We had our PRIDE ecumenical service on Sunday, and during the Children’s Time, our friend Smith handed out trinkets to all of us present as a reminder of joy and community. I was given this clear strawberry. It was in my bag, and I remembered, and felt compelled to give it as an offering at this memorial.
And then also for people who live in diaspora, for minoritized and indigenous communities in the U.S., the scenarios of 2070 have often already been realized or experienced in terms of catastrophe, war, violence, death, and loss (both the experience, aftermath, and ongoing haunting). The George Floyd Square is an expression of futuring, (afro-futuring) here in realtime, of surviving, of resilience, something so many of us and our communities have known and enacted for some time. Realtime isn’t a single moment, a singular moment, or existence, maybe it’s kairos, a convergence, an alternative universe, an in-breaking, a thin place, a thin time.

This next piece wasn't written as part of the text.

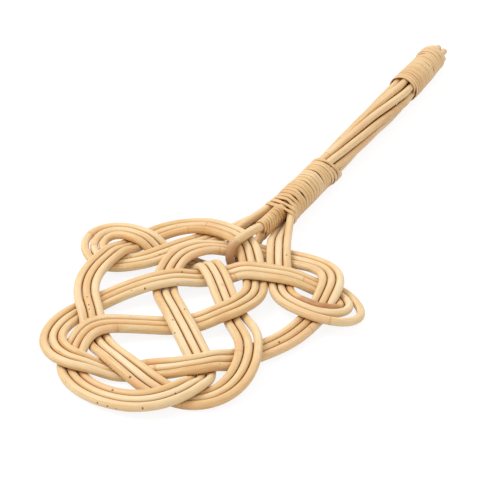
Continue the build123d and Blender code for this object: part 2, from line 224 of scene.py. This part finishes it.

George Floyd Square transported me. It’s a portal. Maybe the futures we are trying to imagine and write and respond to are already here in so many of the spaces we think are simply memorials, and that we take for granted (or forgotten). Maybe Futures Lab isn't a place you go. Maybe it's something you practice, like reading what your kids are reading, or walking slowly through a square that once held fire. Maybe it’s something that’s all around us already. Maybe it starts with standing still long enough to listen to the ground, to see what blooms there. And then planting flowers in boxes anyway, and watering them regularly, and waiting, and sitting with others to keep talking and healing. Maybe healing doesn’t look the way we think it should and it comes from places like art, poetry, and graffiti. Maybe what we need from these futures is not just another story but the otherwise possibility of multiple stories, multiple worlds, and the reminder that to survive… we need the basics… food, water, flowers, a hand… and we need everyone.
“That’s all anybody can do right now. Live. Hold out. Survive. I don’t know whether good times are coming back again. But I know that won’t matter if we don’t survive these times.”